**DATA FOR THIS EXERCISE**

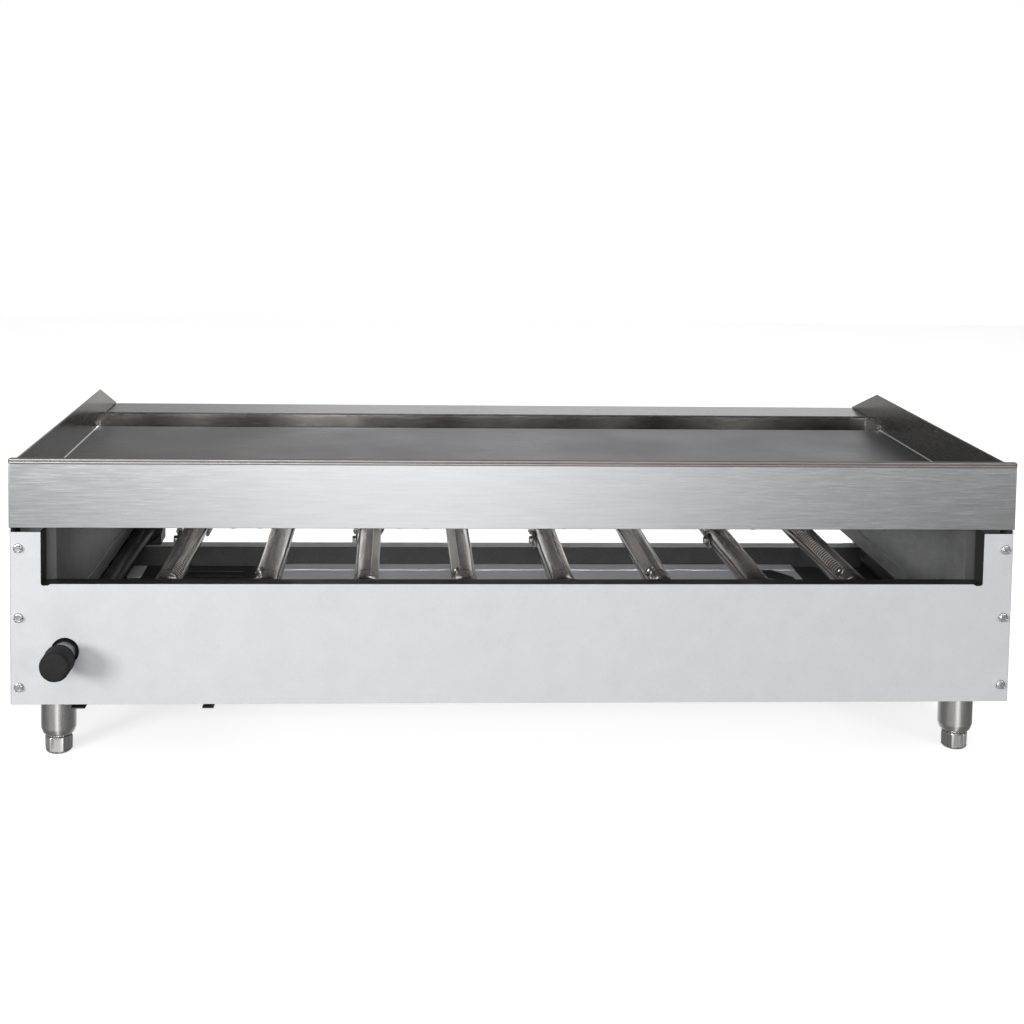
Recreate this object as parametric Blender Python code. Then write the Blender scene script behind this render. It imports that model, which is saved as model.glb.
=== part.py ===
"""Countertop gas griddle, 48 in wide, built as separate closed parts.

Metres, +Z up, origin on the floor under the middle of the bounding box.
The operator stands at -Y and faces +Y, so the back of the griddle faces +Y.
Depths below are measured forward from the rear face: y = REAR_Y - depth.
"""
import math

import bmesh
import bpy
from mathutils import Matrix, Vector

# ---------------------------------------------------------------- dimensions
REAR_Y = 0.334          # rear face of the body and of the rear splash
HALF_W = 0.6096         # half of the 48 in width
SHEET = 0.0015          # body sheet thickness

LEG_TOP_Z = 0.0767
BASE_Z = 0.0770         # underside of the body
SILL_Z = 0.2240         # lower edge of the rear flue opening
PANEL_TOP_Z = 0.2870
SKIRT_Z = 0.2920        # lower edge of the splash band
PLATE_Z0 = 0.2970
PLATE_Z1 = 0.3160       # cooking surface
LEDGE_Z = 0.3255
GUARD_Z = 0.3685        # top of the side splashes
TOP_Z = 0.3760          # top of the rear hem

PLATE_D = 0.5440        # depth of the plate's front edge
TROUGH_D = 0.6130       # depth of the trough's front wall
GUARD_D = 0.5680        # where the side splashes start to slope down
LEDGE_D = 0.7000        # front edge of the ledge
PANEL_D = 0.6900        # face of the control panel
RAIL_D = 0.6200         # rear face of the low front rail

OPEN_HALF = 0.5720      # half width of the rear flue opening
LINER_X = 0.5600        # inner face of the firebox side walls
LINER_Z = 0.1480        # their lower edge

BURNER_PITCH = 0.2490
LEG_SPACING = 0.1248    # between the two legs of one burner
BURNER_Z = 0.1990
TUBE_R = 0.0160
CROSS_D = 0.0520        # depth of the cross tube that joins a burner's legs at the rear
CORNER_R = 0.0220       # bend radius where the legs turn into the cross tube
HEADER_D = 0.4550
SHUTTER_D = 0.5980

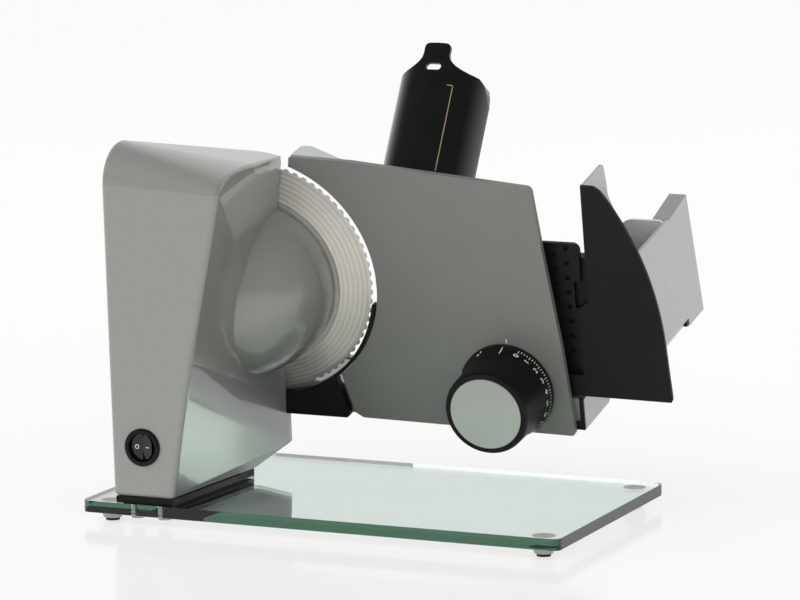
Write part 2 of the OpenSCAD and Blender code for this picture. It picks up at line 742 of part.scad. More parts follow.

**DO THIS**
From the listing above, collect each line in which the string "Blender" appears.

**EXERCISE OUTPUT**
Recreate this object as parametric Blender Python code. Then write the Blender scene script behind this render. It imports that model, which is saved as model.glb.
Write part 2 of the OpenSCAD and Blender code for this picture. It picks up at line 742 of part.scad. More parts follow.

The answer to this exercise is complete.